One last note, if you’re writing an extreme kink, let your readers know in someway. Most things, girl-on-girl, anal, oral, exhibitionism, sex toys, spanking, light bondage, etc. won’t offend the average reader. But if you sell your book as a lesbian tale and then it turns out one of the girls is transgender and still has a cock, a person into lesbians and not transgenders could have all eroticism sucked out. Plus, the person into transgender doesn’t know that’s what your story is about. Pegging, gender-swap, extreme BDSM (edge play, heavy masochism/sadism), bisexual (MM not FF), cheating/cuckolding, and monster are examples you want to let your readers know that’s what your story is about.

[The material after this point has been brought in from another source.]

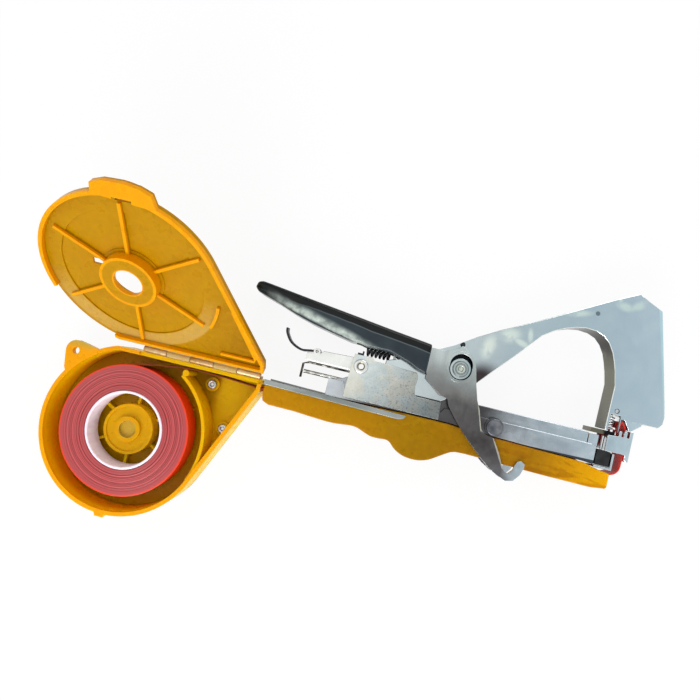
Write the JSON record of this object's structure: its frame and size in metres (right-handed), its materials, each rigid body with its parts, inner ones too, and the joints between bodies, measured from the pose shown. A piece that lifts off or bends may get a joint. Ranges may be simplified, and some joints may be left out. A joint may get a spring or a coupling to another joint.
{
  "type": "vine tying pliers",
  "caption": "Hand tool that ties a vine to its wire: a translucent tape case with a hinged lid, a guide grip, a sleeved lever and a hollow clincher arm over a stapling magazine.",
  "frame": {"origin": "hub of the tape case, on its flat back face", "axes": "+X from the tape case to the jaws, +Y from the grip to the arm, +Z out of the case towards its lid; the tool lies on its side"},
  "size_m": [0.297, 0.1675, 0.0819],
  "materials": {
    "amber_plastic": "translucent amber, moulded gloss",
    "red_tape": "soft red film",
    "core_board": "pale matt core",
    "zinc_steel": "mottled bright zinc plating",
    "chrome_steel": "polished nickel chrome",
    "plain_steel": "bright steel",
    "dark_steel": "dark oiled steel",
    "black_coated_steel": "black coating",
    "black_vinyl": "glossy dipped vinyl",
    "staple_wire": "coated wire"
  },
  "bodies": {
    "root": {"tape_case": "amber_plastic", "case_rivet_upper": "chrome_steel", "case_rivet_lower": "chrome_steel", "hinge_bar": "plain_steel", "lid_hinge_pin": "plain_steel", "tape_strip": "red_tape", "guide_grip": "amber_plastic", "side_rail_near": "plain_steel", "side_rail_far": "plain_steel", "base_channel": "zinc_steel", "rear_bracket": "zinc_steel", "arm_pivot_rivet": "zinc_steel", "magazine_pin": "plain_steel", "fulcrum_pin_near": "dark_steel", "fulcrum_pin_far": "dark_steel", "spring_seat": "dark_steel", "return_spring": "dark_steel", "driver_blade": "plain_steel", "latch_housing": "zinc_steel", "latch_pin": "plain_steel", "nose_block": "black_coated_steel", "nose_frame": "chrome_steel", "guide_post_near": "plain_steel", "guide_post_far": "plain_steel", "cutter_blade": "plain_steel"},
    "lid": {"case_lid": "amber_plastic"},
    "roll": {"tape_roll": "red_tape", "tape_core": "core_board"},
    "arm": {"clincher_arm": "chrome_steel", "lever_pin": "plain_steel", "lever_washer_near": "plain_steel", "lever_washer_far": "plain_steel", "arm_stop_pin": "dark_steel", "anvil_block": "black_coated_steel", "catch_pin": "plain_steel", "catch_spring": "plain_steel"},
    "lever": {"operating_lever": "plain_steel", "lever_sleeve": "black_vinyl"},
    "magazine": {"magazine_channel": "zinc_steel", "magazine_gate": "zinc_steel", "staple_stick": "staple_wire", "pusher_spring": "plain_steel"},
    "pusher": {"pusher_block": "plain_steel", "pusher_rod": "plain_steel", "pull_wire": "dark_steel"},
    "latch": {"thumb_leaf": "black_coated_steel"},
    "catch": {"tape_catch": "chrome_steel", "catch_block": "black_coated_steel", "tape_end": "red_tape"}
  },
  "joints": [
    {"name": "lid_hinge", "type": "hinge", "parent": "root", "child": "lid", "pos_m": [0.031, 0.042, 0.018], "axis": [1, 0, 0], "range_deg": [0, 134]},
    {"name": "roll_spin", "type": "hinge", "parent": "root", "child": "roll", "pos_m": [0, 0, 0.011], "axis": [0, 0, 1], "continuous": true},
    {"name": "arm_hinge", "type": "hinge", "parent": "root", "child": "arm", "pos_m": [0.1077, 0.0583, 0.011], "axis": [0, 0, 1], "range_deg": [0, 14]},
    {"name": "lever_hinge", "type": "hinge", "parent": "arm", "child": "lever", "pos_m": [0.1547, 0.0682, 0.011], "axis": [0, 0, 1], "range_deg": [-32.3, 0]},
    {"name": "magazine_hinge", "type": "hinge", "parent": "root", "child": "magazine", "pos_m": [0.0972, 0.0466, 0.011], "axis": [0, 0, 1], "range_deg": [0, 1.45]},
    {"name": "pusher_slide", "type": "slide", "parent": "magazine", "child": "pusher", "axis": [1, 0, 0], "range_m": [-0.014, 0], "stiffness_N_per_m": 60, "deforming": ["pusher_spring"]},
    {"name": "latch_hinge", "type": "hinge", "parent": "root", "child": "latch", "pos_m": [0.0847, 0.0605, 0.011], "axis": [0, 0, 1], "range_deg": [0, 8], "stiffness_Nm_per_rad": 0.02},
    {"name": "catch_hinge", "type": "hinge", "parent": "arm", "child": "catch", "pos_m": [0.2325, 0.066, 0.011], "axis": [0, 0, 1], "range_deg": [0, 5], "stiffness_Nm_per_rad": 0.03}
  ],
  "couplings": [
    {"joint": "lever_hinge", "follows": "arm_hinge", "ratio": -2.3},
    {"joint": "magazine_hinge", "follows": "arm_hinge", "ratio": 0.1}
  ]
}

It’s all about marketing your book to the people who want to read that kink. If they don’t know it’s in there, how can they read it? Your twist that the heroine’s new boss is really a demon tentacle monster and she’s going to discover the joys of being wrapped up and fucked with tentacle-dicks is a shocking surprise, but the fans of tentacles won’t know about it if you don’t advertise it.
Lastly, for those who publish on Amazon, they allow limited forms of HTML coding. I would recommend only using <strong>YOUR TEXT</strong> to make bold and <em>YOUR TEXT</em> to make italicized. You can use the <h1>YOUR TEXT</h1> to make headers on your first sentence, but Amazon made a change to their display format that cut in half the amount of your blurb seen by readers without clicking the read more button. Since headers make your text bigger, don’t bother with that tag.
To make use of HTML tags, if you don’t know how, just put your text in between the tags exactly as I have them above. I always bold my first sentence, then I pick words or sentences out of the rest of the blurb to bold, like references to the kinky sex, to make them jump out to the reader. I only use <em>italics</em> for the word innocent (my code for virgin). I think italics are less effective than bolds for making text stand out.
Remember, blurbs suck but are vital. Short, punch sentences. Action verbs. No passive voice. Be as sultry in describing your erotica while skirting your publisher’s (Amazon probably) censorship rules.